My third and final favorite museum along the coast goes back to Matisse. During a year in Nice, Matisse developed health issues, and he stayed on in the Riviera to recover. A small group of nuns took him into their care, and he developed an intimate friendship with them, one named Sister Jacques-Marie in particular. Once he had regained his strength, and as a favor to the nuns who had cared for him, Matisse began designs for a convent up in the hills of St. Paul du Vence. The convent is very simplistic and everything is designed in the loose, playful style for which Matisse has become famous. The chapel is open now for tours as much as it is for prayer, and I love it because it offers people the chance to see the work of a really famous artist taken into a completely different context than that of a museum’s blank white walls.
All of the museums I’ve mentioned are easily accessible by buses and regional trains. The train that runs along the coast from Cannes (near my summer lodging) to Nice runs very frequently and could double as an impromptu tour of the Riviera’s scenic coastline. If you’re heading to this region from Paris, or elsewhere in Northern France, I’d recommend a train to Nice, which would serve as a good home base for day trips to and from the little towns that house all of these art museums.

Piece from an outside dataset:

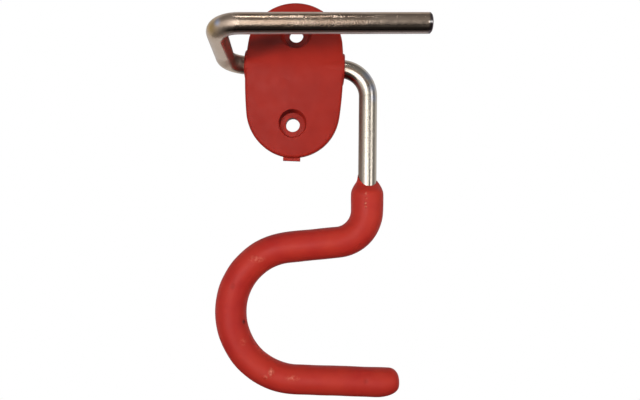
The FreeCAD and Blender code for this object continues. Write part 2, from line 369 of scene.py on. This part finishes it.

I love art, and I love France, but I know those two things aren’t for everyone. My favorite thing about this trip to the Riviera was that it put artwork in a context that I think people can truly appreciate even if art museums usually make them uncomfortable, or if they prefer the business and sophistication of Paris to lazy afternoons on a sunny beach. The scenery of the Riviera lends itself to playfulness, whimsy, and escape – which is why it might actually be a perfect new thing to try if art isn’t usually your thing when you travel. You might be visiting the Riviera for many of the same reasons the artists were, after all.